Appearance
Pipelines: How to choose a source
A pipeline in Agentcy is a long-lived configuration that streams records into the Context Engine. Every pipeline has a source (where records come from) and a target table (context_nodes, context_edges, or context_events). Records are written through the same engine the rest of the platform reads from, so they show up in the Explore page, in agent tool calls, and in structured queries the moment they land.
This page is the decision guide.

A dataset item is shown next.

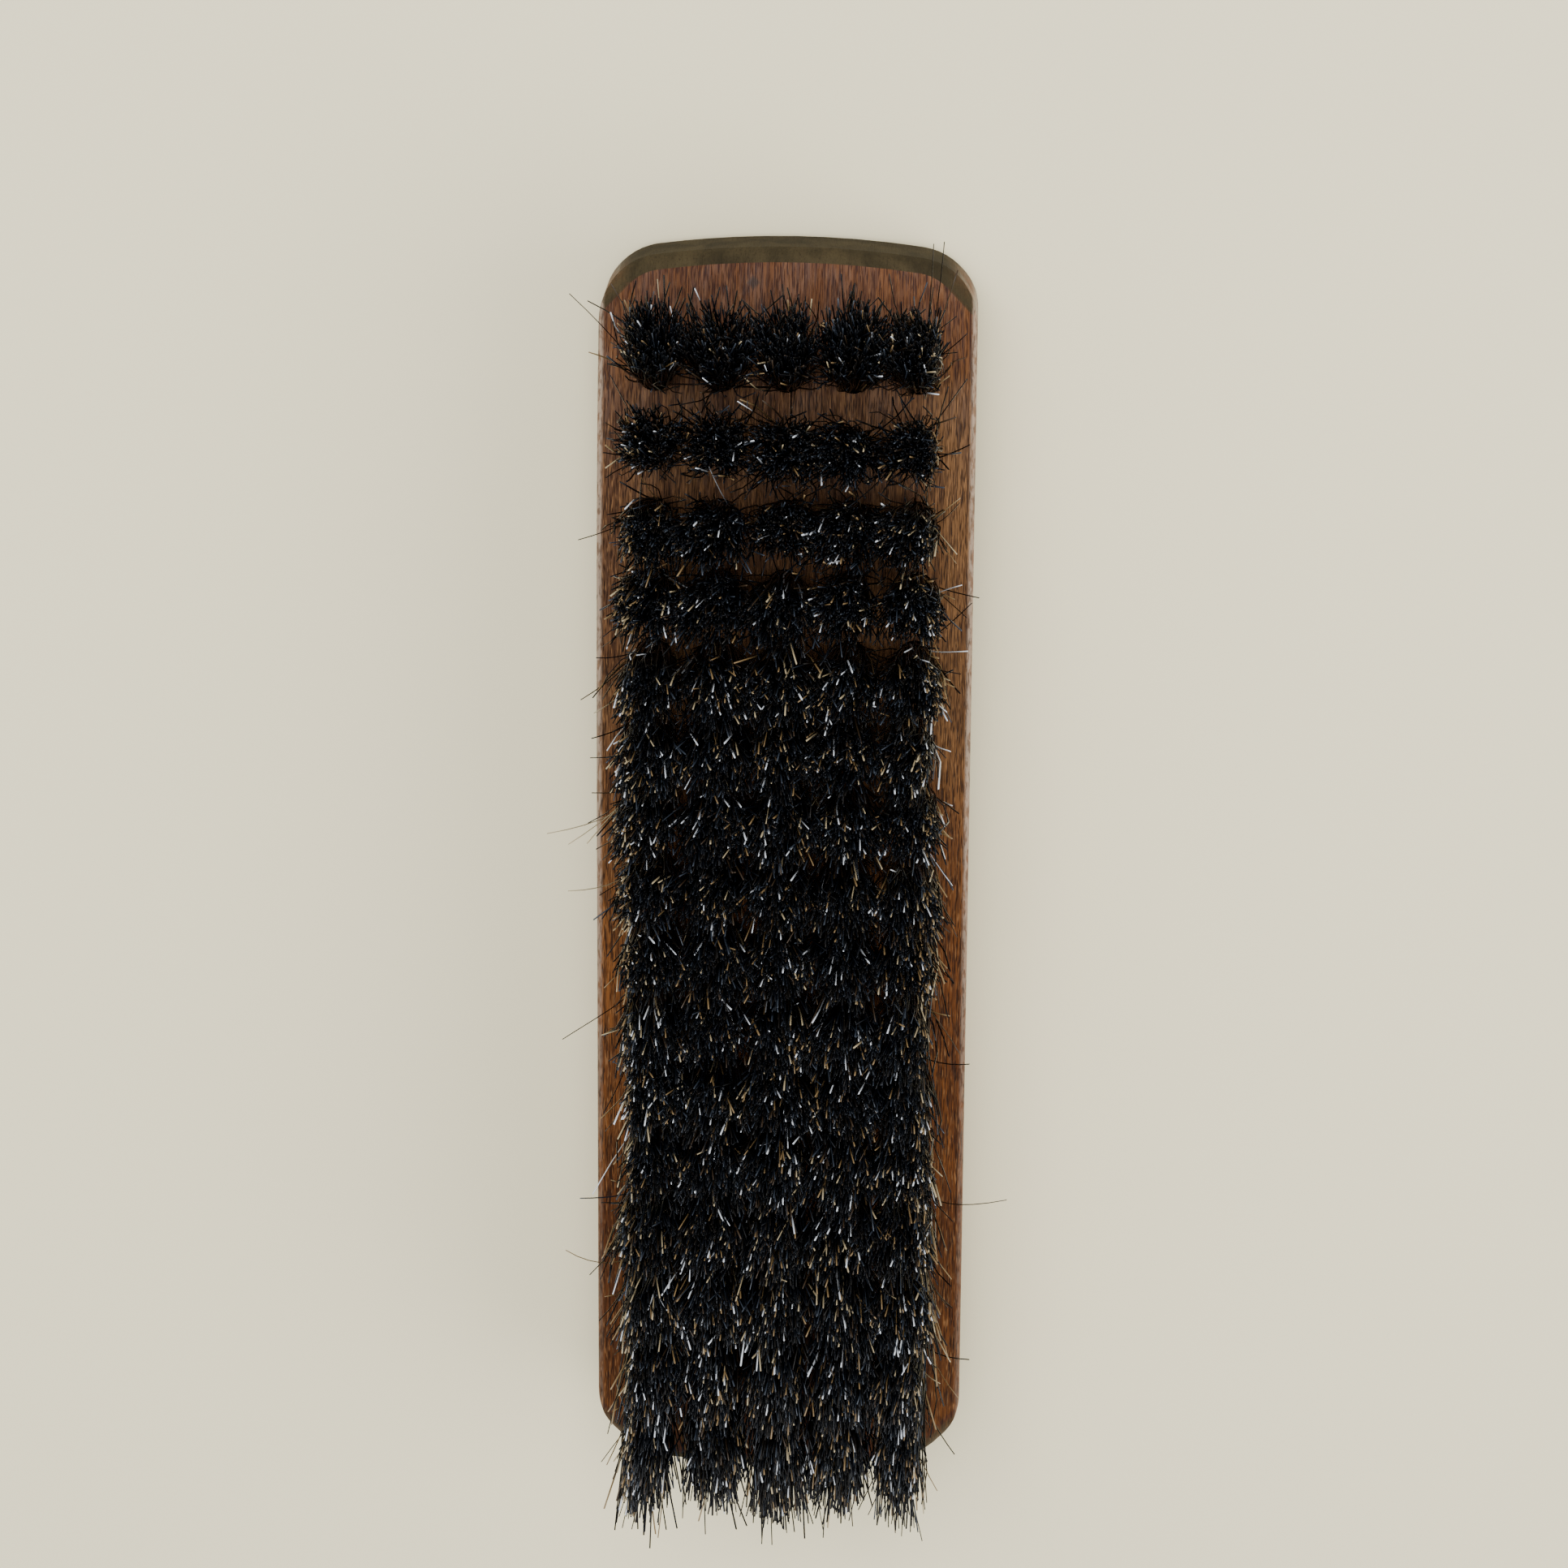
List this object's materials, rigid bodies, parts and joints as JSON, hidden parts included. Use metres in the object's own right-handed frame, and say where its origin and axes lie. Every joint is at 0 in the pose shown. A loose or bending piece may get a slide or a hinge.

The deep dives are linked at the bottom of each section.
Pick a source
| You want to … | Pick this | Latency | Setup |
|---|---|---|---|
| POST events from your service or a log shipper (Vector, Fluent Bit, Datadog Agent's HTTP output, Loki Promtail, your own backend) | HTTP Webhook | seconds | issue a token, copy the URL |
| Drop newline-delimited JSON files into a bucket and have them ingested automatically | File Drop | minutes (poll interval) | configure bucket + prefix |
| Already have a connector configured (GitHub, AWS, Slack, …) and want its scheduled sync to flow through the pipelines runner so its runs are visible in Explore | Connector source | per connector schedule | reference the connector ID |
| Send OpenTelemetry signals (logs / metrics / traces) | Telemetry — coming soon | seconds | OTLP endpoint per pipeline |
| Stream from Kafka topics | Telemetry — coming soon | seconds | topic → pipeline binding |
If your data source isn't listed, HTTP Webhook is almost always the right answer. It accepts NDJSON over plain POST and works with every log shipper, application framework, and bash script ever written.
Anatomy of a pipeline
┌─────────────────┐ POST/sync ┌──────────────┐ ingest_records ┌────────────────┐
│ Your source │ ─────────────────►│ Pipeline │ ────────────────────►│ Context Engine │
│ (app / file / │ │ (runner) │ │ (Basic / │
│ connector) │ │ │ │ Advanced) │
└─────────────────┘ └──────┬───────┘ └────────────────┘
│
▼
run history,
row counts,
errorsEvery record pipelines write inherits the pipeline's realm (data namespace) and target_table (which physical table it lands in). Pipeline runs are recorded with rows_in, rows_out, status, and error so you can see end-to-end ingestion health on the Pipelines tab in Explore.
What lives where
- Frontend — Explore → Pipelines tab (
/explore?tab=pipelines) - REST API —
/api/v1/context/pipelines/* - Public ingest —
POST /api/v1/context/ingest/webhook/{token}(no JWT — token is the auth) - Crate —
agentcy-pipelines(config + repo + runner + filedrop watcher) - Migration —
052_context_pipelines.sql
Two engines, same surface
Pipelines work on both the Basic and Advanced Context Engines. The runner calls ContextEngine::ingest_records() which the active provider implements:
- Basic — translates each NDJSON record to a graph node/edge/event and writes through the embedded graph store.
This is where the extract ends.